Abstract

AbstractHorizontal temperature gradients in the tropical free troposphere are fairly weak, and tropical tropospheric warming is usually treated as uniform. However, we show here that projected tropospheric warming is spatially inhomogeneous in Coupled Model Intercomparison Project Phase 6 models, as well as in a storm‐resolving climate model. We relate the upper tropospheric warming pattern to sea‐surface temperature changes that reorganise convection and thereby cause spatial shifts in convective heating. Using the classical Gill model for tropical circulation and forcing it with precipitation changes that arise due to greenhouse gas warming, we can understand and reproduce the different warming patterns simulated by a range of global climate models.

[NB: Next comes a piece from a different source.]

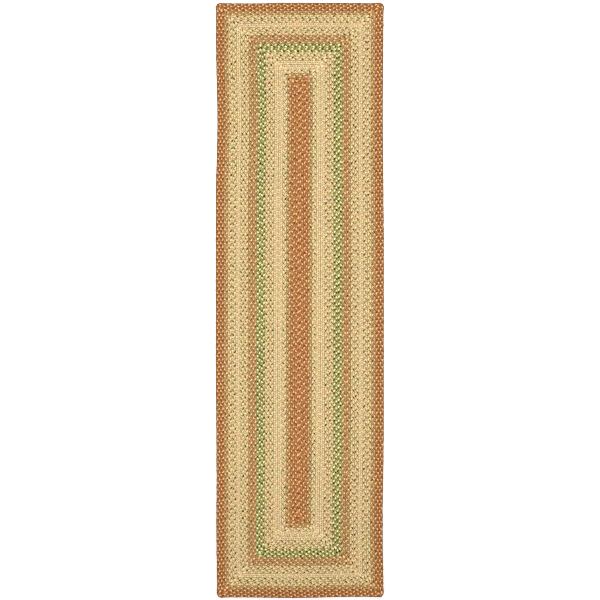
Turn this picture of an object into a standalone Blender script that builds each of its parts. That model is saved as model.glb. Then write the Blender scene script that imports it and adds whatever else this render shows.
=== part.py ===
"""A braided runner: twenty rounds of flat three-strand braid, laid round a middle seam and
laced edge to edge. Each round is one closed loop of braid, and one solid here, with a flat
face under it and a flat face on top. Metres, +Z up, the long side along Y, standing on Z = 0.
"""

from math import ceil, cos, floor, pi, radians, sin

import bmesh
import bpy

# The runner, as it lies.
RUG_LENGTH = 2.4384  # 8 ft, end to end
BRAID_THICKNESS = 0.008

# The braid is a little slacker in the inner rounds than in the outer ones.
SLACK_BRAID = 0.0175
FIRM_BRAID = 0.01675

# Rounds are laced together, and 0.3 mm is left between their solids.
LACING_GAP = 0.0003

# Every round turns its four corners on this radius, or on a smaller one where it has no room.
CORNER_RADIUS = 0.013

# The long sides swell a little at mid-length, and the middle seam lies off the middle and leans.
# The inner rounds are stretched towards the ends, where the corners lie a little short.
SIDE_SWELL = 0.001
SEAM_SHIFT = 0.0031
SEAM_LEAN = 0.004
END_STRETCH = 0.008
CORNER_SHORTFALL = 0.002

# Stretches where a long side was laced tighter and is drawn in.
DRAWN_IN = [
    # side  middle along Y  reach along Y  depth
    (-1,     0.73,          0.30,          0.0060),
    (-1,    -0.72,          0.45,          0.0023),
    (-1,    -1.25,          0.35,          0.0045),
    (1,      0.76,          0.55,          0.0038),
    (1,     -0.90,          0.35,          0.0040),
]

# The same at the two ends.
DRAWN_IN_ENDS = [
    # end  middle along X  reach along X  depth
    (1,    -0.20,          0.14,          0.0018),
    (-1,    0.23,          0.25,          0.0040),
    (-1,   -0.22,          0.22,          0.0015),
]

# Flats that one loop is made of: its straight runs bend where every other loop's do.
SIDE_STEP = 0.15
END_STEP = 0.1
CLEAR_OF_CORNER = 0.1  # share of a step within which a corner takes the place of a bend
FLATS_PER_CORNER = 3

# Corner points nearer than this are one point: the inner loops of the first round turn on
# their end's middle, where two corners meet.
SAME_POINT = 1e-6

ROUGHNESS = 0.95
SHARP_DEGREES = 35

# The bands of colour from the middle out: how many rounds, how wide the braid is, the colour.
BANDS = [
    # name              rounds  braid width   red    green  blue
    ("rust_middle",       2,    SLACK_BRAID,  0.527, 0.231, 0.087),
    ("rust_olive_line",   1,    SLACK_BRAID,  0.521, 0.319, 0.133),
    ("straw_line",        1,    SLACK_BRAID,  0.665, 0.497, 0.238),
    ("plain_straw",       2,    SLACK_BRAID,  0.768, 0.552, 0.283),
    ("olive_fleck",       2,    SLACK_BRAID,  0.638, 0.491, 0.231),
    ("green",             2,    SLACK_BRAID,  0.423, 0.376, 0.144),
    ("rust_straw",        2,    SLACK_BRAID,  0.515, 0.309, 0.133),
    ("olive_fleck_outer", 2,    FIRM_BRAID,   0.638, 0.468, 0.223),
    ("plain_straw_outer", 1,    FIRM_BRAID,   0.753, 0.552, 0.283),
    ("gold_fleck",        2,    FIRM_BRAID,   0.631, 0.462, 0.220),
    ("rust_olive_edge",   1,    FIRM_BRAID,   0.509, 0.305, 0.130),
    ("rust_edge",         2,    FIRM_BRAID,   0.474, 0.205, 0.080),
]

# The braid's section, going round it: across it from its own middle, and up from the floor.
SECTION = [
    # share of width, share of thickness
    (-0.33, 0.00),
    (0.33, 0.00),
    (0.50, 0.35),
    (0.50, 0.65),
    (0.33, 1.00),
    (-0.33, 1.00),
    (-0.50, 0.65),
    (-0.50, 0.35),
]

# Half the layout's width and half the middle seam. The outermost edge lies half a gap inside.
HALF_WIDTH = sum(rounds * width for _, rounds, width, *_ in BANDS)
SEAM_HALF_LENGTH = (RUG_LENGTH + LACING_GAP) / 2 - HALF_WIDTH


def clear_scene():
    for item in list(bpy.data.objects):
        bpy.data.objects.remove(item)


def braid_material(name, colour):
    material = bpy.data.materials.new(name)
    material.use_nodes = True
    shader = material.node_tree.nodes["Principled BSDF"]
    shader.inputs["Base Color"].default_value = (*colour, 1.0)
    shader.inputs["Roughness"].default_value = ROUGHNESS
    shader.inputs["Metallic"].default_value = 0.0
    return material


def settled(x, y):
    """Where a point of the plain layout ends up in the rug as it lies, uneven as it is."""
    across = x / HALF_WIDTH
    along = y / (RUG_LENGTH / 2)
    moved = SIDE_SWELL * across * (1 - along**2)
    moved += (SEAM_LEAN * along - SEAM_SHIFT) * (1 - across**2)
    for side, middle, reach, depth in DRAWN_IN:
        nearness = max(0.0, 1 - ((y - middle) / reach) ** 2) ** 2
        moved -= side * depth * nearness * (1 + side * across) / 2
    slid = END_STRETCH * along * (1 - along**2) - CORNER_SHORTFALL * along * across**2
    for end, middle, reach, depth in DRAWN_IN_ENDS:
        nearness = max(0.0, 1 - ((x - middle) / reach) ** 2) ** 2
        slid -= end * depth * nearness * (1 + end * along) / 2
    return x + moved, y + slid


def corner_middle(reach):
    """Middle of a corner's arc on the loop that lies reach metres out from the seam, and its radius."""
    radius = min(reach, CORNER_RADIUS)
    return reach - radius, SEAM_HALF_LENGTH + reach - radius, radius


def bends(start, end, step):
    """Where a straight run from start to end bends: at whole steps from the rug's middle."""
    first = ceil(min(start, end) / step + CLEAR_OF_CORNER)
    last = floor(max(start, end) / step - CLEAR_OF_CORNER)
    steps = [i * step for i in range(first, last + 1)]
    return steps if start < end else steps[::-1]


def loop_points(reach, middle):
    """One loop, reach metres out from the seam, anticlockwise from the right side's foot.

    It bends where the middle loop of its round does, so that all loops of a round match.
    """
    bend_x, bend_y, _ = corner_middle(middle)
    corner_x, corner_y, radius = corner_middle(reach)
    points = []
    for side in (1, -1):
        points += [(side * reach, y) for y in bends(-side * bend_y, side * bend_y, SIDE_STEP)]
        for corner in (0, 1):
            for i in range(FLATS_PER_CORNER + 1):
                angle = (corner + i / FLATS_PER_CORNER) * pi / 2
                x = (1 - 2 * corner) * corner_x + radius * cos(angle)
                y = corner_y + radius * sin(angle)
                points.append((side * x, side * y))
            if corner == 0:
                end = side * (SEAM_HALF_LENGTH + reach)
                points += [(x, end) for x in bends(side * bend_x, -side * bend_x, END_STEP)]
    return [settled(x, y) for x, y in points]


def round_mesh(name, inner, outer):
    """A closed ring of braid that fills the space from inner to outer, both measured from the seam."""
    middle = (inner + outer) / 2
    width = outer - inner
    mesh = bpy.data.meshes.new(name)
    form = bmesh.new()
    loops = []
    for across, up in SECTION:
        points = loop_points(middle + across * width, middle)
        height = up * BRAID_THICKNESS
        loops.append([form.verts.new((x, y, height)) for x, y in points])
    for i, loop in enumerate(loops):
        following = loops[(i + 1) % len(loops)]
        for j in range(len(loop)):
            k = (j + 1) % len(loop)
            form.faces.new((loop[j], loop[k], following[k], following[j]))
    bmesh.ops.remove_doubles(form, verts=form.verts, dist=SAME_POINT)
    bmesh.ops.recalc_face_normals(form, faces=form.faces)
    form.to_mesh(mesh)
    form.free()
    mesh.shade_smooth()
    mesh.set_sharp_from_angle(angle=radians(SHARP_DEGREES))
    return mesh


def lay_rounds():
    inner = 0.0
    number = 0
    for band, rounds, width, *colour in BANDS:
        material = braid_material(band, colour)
        for _ in range(rounds):
            number += 1
            name = f"round_{number:02d}"
            mesh = round_mesh(name, inner + LACING_GAP / 2, inner + width - LACING_GAP / 2)
            mesh.materials.append(material)
            bpy.context.collection.objects.link(bpy.data.objects.new(name, mesh))
            inner += width


clear_scene()
lay_rounds()
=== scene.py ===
from math import ceil, cos, pi, sin, sqrt

import bpy
import numpy as np
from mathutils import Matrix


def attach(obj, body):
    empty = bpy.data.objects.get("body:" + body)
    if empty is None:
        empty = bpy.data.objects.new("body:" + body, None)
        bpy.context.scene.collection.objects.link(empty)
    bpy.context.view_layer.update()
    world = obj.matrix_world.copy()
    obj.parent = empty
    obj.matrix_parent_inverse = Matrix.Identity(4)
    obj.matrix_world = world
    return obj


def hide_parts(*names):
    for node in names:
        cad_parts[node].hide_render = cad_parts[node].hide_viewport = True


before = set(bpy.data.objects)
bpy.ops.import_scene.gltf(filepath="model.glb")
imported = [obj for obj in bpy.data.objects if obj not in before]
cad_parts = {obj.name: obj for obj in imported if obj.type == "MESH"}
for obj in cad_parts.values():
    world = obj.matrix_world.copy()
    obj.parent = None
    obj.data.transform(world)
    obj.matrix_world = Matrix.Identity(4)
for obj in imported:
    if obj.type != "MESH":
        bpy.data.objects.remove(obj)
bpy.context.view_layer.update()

# ---------------------------------------------------------------------------------------------
# Rust middle, rounds 1 and 2. Two rounds of flat braid in rust with one peach strand; the first
# is bent into a hairpin at the middle seam. Each strand is a soft roll of matt yarns, three are
# plaited flat, and each round is closed into a loop and laced to the one inside it.

RUG_LENGTH = 2.4384  # 8 ft, end to end
SLACK_BRAID = 0.0175  # width of braid in the twelve inner rounds
FIRM_BRAID = 0.01675  # width of braid in the eight outer rounds
SLACK_ROUNDS = 12
FIRM_ROUNDS = 8
LACING_GAP = 0.0003
EDGE_TUCK = 0.0036  # the outermost braid leans on no other, and is drawn in by its lacing
HALF_WIDTH = SLACK_ROUNDS * SLACK_BRAID + FIRM_ROUNDS * FIRM_BRAID
SEAM_HALF_LENGTH = (RUG_LENGTH + LACING_GAP) / 2 - HALF_WIDTH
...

Forcing the Gill model with precipitation changes from a certain region demonstrates how local tropospheric temperature changes depend on local changes in convective heating. Close to the Equator, anomalous geopotential gradients are balanced by the dissipation term in the Gill model. The optimal dissipation time‐scale to reproduce the warming pattern varies depending on the Coupled Model Intercomparison Project Phase 6 model, and is between 1 and 10 days. We demonstrate that horizontal advection and eddy momentum fluxes have large enough equivalent dissipation time‐scales to balance the gradients in geopotential and thereby shape the warming pattern. Though climate models show a large spread in projections of tropical sea‐surface temperature and precipitation changes, our results imply that, once these predictions improve, our confidence in the predicted upper tropospheric warming pattern should also increase.